While this is a coherent economic programme in theory, it was poorly conceived and implemented. It rested on a fundamental misdiagnosis of the problems and how they could be solved. For one, it assumed that higher infrastructure spending would solve the slump in private investment; government spending would “crowd in” private investment by making returns look more attractive. This has clearly not happened. Private investors are still concerned about overcapacity, weak demand, and the security of their investments in India. And thus, private investment, and growth, continue to struggle.
In addition, those aspects of the programme that were in fact of importance — such as cleaning up the bad loans problem — were not prioritised in effect. This is where the mismanagement comes in. The government took years to move on these problems, and thus they continue to hang over the economy’s head like the sword of Damocles. Ministers have often talked up the decisiveness of this government, but where politically risky decisions were necessary in figuring out who took haircuts as a consequence of boom-era bad choices — consumers, public sector banks, or promoters — they are still to be taken in more than three years, so I am not feeling like giving the government any points for decisiveness. The government has known since the day it took office that the banking sector was in trouble, yet its action to repair it has been ineffective and poorly managed, and based around talking points leaked to WhatsApp groups instead of institutional change at banks.
And finally, given that the programme depends on an external impetus — the oil price bonanza — it is inherently unstable, unsustainable, and politically risky, as demonstrated by the increasing clamour for petrol taxes to be reduced.
As a consequence of this poor economic management, the economy has now been slowing for six quarters in spite of benign macro-economic conditions, a growing world economy, and increasing government spending. You have to really bungle to produce 5.7 per cent growth under the conditions this government is currently facing. So, you may well ask, surely the logical approach to this situation would be to revisit the economic programme decided in 2014 and correct it? What is not logical is to instead throw out of the window the one genuine accomplishment of this government — its sticking to a fiscal consolidation
path that it inherited. Government spending has been increased in each Union Budget, and that has not helped the economy recover. So how can further spending be even considered, especially as India’s history with stimulus packages has been poor?

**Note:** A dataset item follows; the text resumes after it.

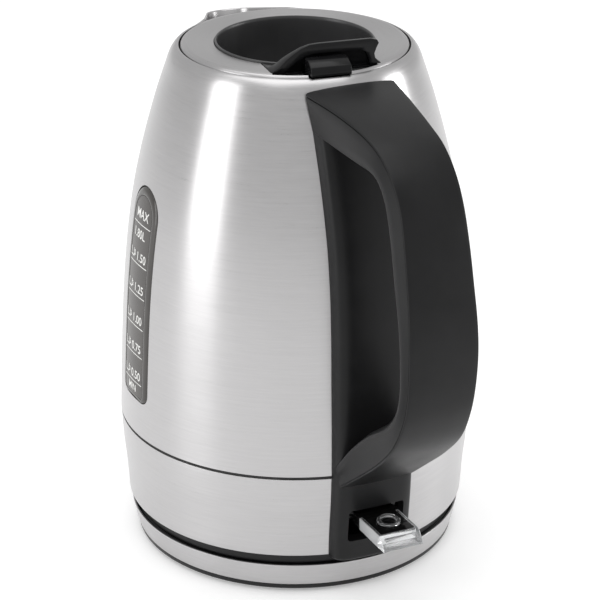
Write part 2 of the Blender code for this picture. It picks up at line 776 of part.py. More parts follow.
def switch_lever():
    """Clear paddle that is pressed down to switch on, with a dished front and ears at its shaft."""
    origin = (PIVOT_X, 0, PIVOT_Z)
    side = [(-68.8, 40.6), (-104.4, 41.6), (-105.8, 41.2), (-109.6, 37.4), (-109.4, 36.2), (-101.0, 35.6), (-68.8, 35.6)]
    lever = solid("switch_lever", extruded_y(side, -LEVER_HALF, LEVER_HALF), "clear", origin)
    dish = [(-105.0, 39.8), (-108.2, 36.8), (-114.0, 42.0), (-110.5, 45.5)]
    join(lever, block((-80.5, -12.6, 35.8), (-69.2, 12.6, 40.4)))
    cut(lever, extruded_y(dish, -LEVER_HALF + 1.4, LEVER_HALF - 1.4), lever_axle(1.6, 20.0))
    solid("lever_lens", rod(5.2, 41.95, 42.9, (-95.0, 0.0)), "clear", origin)
    solid("lever_shaft", lever_axle(1.5, 14.8), "screw_steel", origin)
    arm = [(-68.4, 40.4), (-63.5, 43.0), (-60.4, 47.0), (-59.0, 46.0), (-61.5, 41.0), (-65.5, 36.6), (-68.4, 36.0)]
    solid("trip_arm", extruded_y(arm, -3.0, 3.0), "gloss_black", origin)


def indicator_lamp():
    """Lamp under the paddle that lights it when the kettle is on."""
    solid("indicator_lamp", laid_along_x(rod(2.4, -66.0, -59.0, facets=16), y=8.0, z=31.5), "lamp_lens")


# ---------------------------------------------------------------- lid


def lid_frame():
    frame = bpy.data.objects.new("lid_frame", None)
    frame.rotation_euler.z = math.radians(LID_TURN)
    bpy.context.scene.collection.objects.link(frame)
    return frame


def wedge_plan(radius):
    """Plan of the finger recess between the bowl and the lid's edge."""
    outer = [circle_point(radius, a) for a in arc(151.5, 208.5, 8)]
    return [(-22.0, WEDGE_HALF)] + outer + [(-22.0, -WEDGE_HALF)]


def lid_plate(frame):
    """Steel ring on top of the lid with a rolled edge, open over the finger recess."""
    outline = [
        (BOWL_R + 0.1, 229.6),
        (46.8, 229.9),
        (48.6, 229.5),
        (LID_R, 228.5),
        (LID_R, 224.8),
        (LID_R - 0.7, 224.8),
        (LID_R - 0.7, 228.4),
        (46.4, 229.1),
        (BOWL_R + 0.1, 228.8),
    ]
    plate = solid("lid_plate", turned(outline), "brushed_steel", parent=frame)
    cut(plate, extruded_z(wedge_plan(LID_R - 1.1), 226.0, 235.0), block((-41.0, -24.8, 226.0), (-20.0, 23.4, 235.0)))
    cut(plate, block((-55, -LATCH_HALF - 0.5, 222.0), (-45, LATCH_HALF + 0.5, 235.0)))


def lid_bowl(frame):
    """Deep bowl with a flange under the steel ring and a raised lip over the finger recess."""
    low = RIM_Z - BOWL_DEPTH
    outside = [
        (0, low - 2.0),
        (20.5, low - 1.8),
        (28.0, low + 1.2),
        (32.4, low + 8.0),
        (34.2, low + 18.0),
        (35.0, FLANGE_TOP - 2.2),
        (47.8, FLANGE_TOP - 2.0),
        (47.8, FLANGE_TOP),
        (34.7, FLANGE_TOP),
        (34.7, 229.8),
        (34.3, 230.4),
        (0, 230.4),
    ]
    inside = [(0, low), (20.0, low + 0.3), (27.0, low + 3.0), (31.0, low + 9.5), (32.8, low + 19.0), (33.6, 229.8)]
    bowl = solid("lid_bowl", turned(outside), "satin_black", parent=frame)
    join(bowl, lid_lip())
    cut(bowl, turned(inside + [(33.8, 250.0), (0, 250.0)]), extruded_x(LIP_ARCH, -48.0, -36.6))
    cut(bowl, block((-50.0, -LATCH_HALF - 0.5, 224.0), (-36.8, LATCH_HALF + 0.5, 232.0)))


# The lip as (y, z): a long ramp on one side, a steep end on the other, and the arch under it
LIP_TOP = [(23.0, 229.6), (19.5, 231.6), (16.5, 234.6), (13.5, 236.8), (10.0, 238.9), (6.5, 240.2), (2.0, 240.5)]
LIP_TOP += [(-19.5, 240.5), (-22.3, 239.8), (-23.8, 238.0), (-24.2, 235.0), (-24.4, 229.6)]
LIP_ARCH = [(18.2, 228.9), (15.8, 230.6), (12.2, 233.6), (8.6, 236.0), (4.5, 237.1), (-18.6, 237.1), (-21.2, 236.2)]
LIP_ARCH += [(-22.2, 234.0), (-22.7, 228.9)]


def lid_lip():
    return extruded_x(LIP_TOP + [(-24.4, FLANGE_TOP - 0.6), (23.0, FLANGE_TOP - 0.6)], -40.6, -20.0)


def lid_underside(frame):
    """Inner cover of the lid, open in the middle for the bowl and at the side for the latch."""
    hole = 33.4
    outline = [
        (46.8, 224.4),
        (46.8, 213.0),
        (44.0, 208.6),
        (hole, 207.6),
        (hole, 209.0),
        (43.2, 210.0),
        (45.6, 213.6),
        (45.6, 224.4),
    ]
    cover = solid("lid_underside", turned(outline), "dark_grey", parent=frame)
    cut(cover, block((-52, -LATCH_HALF - 0.6, 214.0), (-44, LATCH_HALF + 0.6, 230.0)))
    for place in lid_screw_places():
        cut(cover, rod(1.8, 200, 216, place))


def lid_screw_places():
    return [circle_point(39.2, math.radians(a)) for a in (0, 120, 240)]


def lid_screws(frame):
    for i, place in enumerate(lid_screw_places()):
        screw(f"lid_screw_{i + 1}", place, 206.0, 12.0, frame)


def lid_gasket(frame):
    outline = [(49.4, 224.0), (49.2, 222.2), (47.1, 222.2), (47.1, 224.2)]
    solid("lid_gasket", turned(outline), "silicone", parent=frame)


def lid_latch(frame):
    """Push button in the finger recess: pinched towards the bowl, it draws its nose in."""
    side = [
        (-50.7, 229.6),
        (-50.4, 232.0),
        (-46.2, 235.0),
        (-41.6, 235.2),
        (-40.9, 234.4),
        (-40.9, 216.0),
        (-44.5, 216.0),
        (-44.5, 218.6),
        (-47.4, 219.4),
        (-47.4, 221.0),
        (-45.0, 222.4),
        (-45.0, 227.0),
        (-47.6, 229.6),
    ]
    solid("lid_latch", extruded_y(side, -LATCH_HALF, LATCH_HALF), "gloss_black", parent=frame)
    for name, y in (("latch_spring_left", -5.0), ("latch_spring_right", 5.0)):
        turns, steps, radius, start, end = 3, 6, 1.6, -40.2, -35.8
        path = []
        for k in range(turns * steps + 1):
            u, v = circle_point(radius, 2 * math.pi * k / steps)
            path.append((start + (end - start) * k / (turns * steps), y + u, 219.0 + v))
        solid(name, tube(path, 0.3, 3), "screw_steel", parent=frame)


# ---------------------------------------------------------------- whole kettle


def build():
    clear_scene()
    base_bottom_cover()
    base_feet()
    base_skirt_ring()
    base_top_plate()
    base_screws()
    cord_gland()
    connector_pillar()
    body_shell()
    lower_band()
    seam_ring()
    floor_plate()
    heater()
    thermostat()
    bottom_moulding()
    bottom_screws()
    steam_tube()
    lid_seat_ring()
    spout_filter()
    water_gauge()
    handle_body()
    handle_cover()
    handle_screws()
    switch_housing()
    switch_lever()
    indicator_lamp()
    frame = lid_frame()
    lid_plate(frame)
    lid_bowl(frame)
    lid_underside(frame)
    lid_screws(frame)
    lid_gasket(frame)
    lid_latch(frame)


build()
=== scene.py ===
"""Looks of the cordless kettle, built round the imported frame: Z up, spout +X, handle -X, water gauge +Y.

Lengths in the tables below are in millimetres, and MM turns them into metres.
"""

import json
import math

import bmesh
import bpy
import numpy as np
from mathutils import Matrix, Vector


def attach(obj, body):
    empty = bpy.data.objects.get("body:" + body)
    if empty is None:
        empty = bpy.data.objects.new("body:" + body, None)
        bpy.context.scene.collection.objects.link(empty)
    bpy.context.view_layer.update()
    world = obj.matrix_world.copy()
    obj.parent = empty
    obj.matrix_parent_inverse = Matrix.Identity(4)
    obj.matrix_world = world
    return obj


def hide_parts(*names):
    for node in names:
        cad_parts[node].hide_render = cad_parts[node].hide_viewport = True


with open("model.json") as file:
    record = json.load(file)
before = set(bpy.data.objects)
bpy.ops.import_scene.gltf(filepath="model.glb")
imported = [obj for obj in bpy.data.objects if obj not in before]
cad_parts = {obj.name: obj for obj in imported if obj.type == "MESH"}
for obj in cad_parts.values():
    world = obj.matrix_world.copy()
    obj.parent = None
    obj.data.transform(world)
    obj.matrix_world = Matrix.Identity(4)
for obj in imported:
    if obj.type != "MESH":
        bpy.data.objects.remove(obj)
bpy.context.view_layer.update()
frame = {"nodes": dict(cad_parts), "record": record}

MM = 0.001
TURN = 160  # facets of the turned pieces

# ---------------------------------------------------------------- shape of the jug, as radius at height

BAND = [(76.6, 19.5), (77.4, 32.8), (78.6, 45.2), (79.3, 58.0)]
JUG = [(79.4, 59.4), (78.3, 88.0), (76.1, 124.0), (72.6, 155.0), (68.1, 178.6), (61.2, 204.1), (54.9, 223.1)]
SHOULDER = [(53.9, 225.4), (52.9, 226.9), (51.9, 228.0), (51.0, 228.6), (50.1, 228.7)]
WALL = 0.8
NECK_R = 50.1
WELD = 1e-7  # metres within which points are one


def smooth_curve(knots, steps):
    """Points along a Catmull-Rom curve through the knots."""
    knots = [np.array(k, float) for k in knots]
    run = [2 * knots[0] - knots[1]] + knots + [2 * knots[-1] - knots[-2]]
    curve = []
    for a, b, c, d in zip(run, run[1:], run[2:], run[3:]):
        for i in range(steps):
            t = i / steps
            square, cube = 2 * a - 5 * b + 4 * c - d, 3 * b - a - 3 * c + d
            curve.append(0.5 * (2 * b + (c - a) * t + square * t**2 + cube * t**3))
    curve.append(knots[-1])
    return np.array(curve)


JUG_CURVE = smooth_curve(JUG, 9)
BAND_CURVE = smooth_curve(BAND, 5)
OUTSIDE = np.vstack([BAND_CURVE, JUG_CURVE, SHOULDER])


def outside_radius(z):
    return np.interp(z, OUTSIDE[:, 1], OUTSIDE[:, 0])


# ---------------------------------------------------------------- mesh helpers


def finished(obj, sharp=32.0):
    """Applies the object's modifiers and shades it smooth between its sharp edges."""
    graph = bpy.context.evaluated_depsgraph_get()
    graph.update()
    mesh = bpy.data.meshes.new_from_object(obj.evaluated_get(graph))
    obj.modifiers.clear()
    obj.data = mesh
    mesh.shade_smooth()
    mesh.set_sharp_from_angle(angle=math.radians(sharp))
    return obj


def raw(name, points, faces, material):
    """A mesh object from points in millimetres, welded, with its faces turned outwards."""
    mesh = bpy.data.meshes.new(name)
    mesh.from_pydata([tuple(np.asarray(p, float) * MM) for p in points], [], [tuple(f) for f in faces])
    work = bmesh.new()
    work.from_mesh(mesh)
    bmesh.ops.remove_doubles(work, verts=work.verts, dist=WELD)
    bmesh.ops.recalc_face_normals(work, faces=work.faces)
    work.to_mesh(mesh)
    work.free()
    if material:
        mesh.materials.append(material)
    obj = bpy.data.objects.new(name, mesh)
    bpy.context.scene.collection.objects.link(obj)
    return obj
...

Illustration by Ajay Mohanty
Many of the economy’s current problems can be dated to the pre-2008 boom, but many are also the product of the easy money on offer when the government panicked after the 2008 financial crisis. The fiscal deficit rose to dangerous levels, reform was postponed, taxes were cut, loans were rolled over, and so on — all justified by the crisis. At least that was a real, global crisis. Are we going to make the same mistakes to get out of the current, self-inflicted one? There is no reason to suppose the Modi stimulus will be any more effective or any less dangerous than the Mukherjee stimulus. In spite of pious and repetitive statements about a culture of honesty, the plain fact is that the fundamental political economy of the country has not changed since 2010; in the absence of institutional reform, the same incentives still exist to make the same mistakes that were made then.
The problem is that the government seeks to address, on this occasion, a structural problem through attempting counter-cyclical policy. This is more than a business cycle slowdown. A business cycle slowdown is what India had in 2012-13, and we were pulling out of it well before Modi took power. Our current slowdown is a consequence of structural problems: An increasingly uncompetitive economy, a lack of property rights and security of investment, an incompetent administration at all levels and a poor regulatory environment. These are the structural issues that need to be addressed in order to restore India to a higher potential growth path. With every passing day they go unaddressed in a globalised economy, India’s potential growth actually comes down, as it gets less and less competitive.
Address these issues, and demand, and investment appetite and growth will return. Spend money without fixing these problems, and they will only get worse. But judging by this government’s track record, it will be unable to think beyond what a few bureaucrats recommend. And bureaucrats tend to like spending money, not losing power. Until India has a government in which policy is not made by bureaucrats, it will struggle to pull itself out of the Modi slowdown.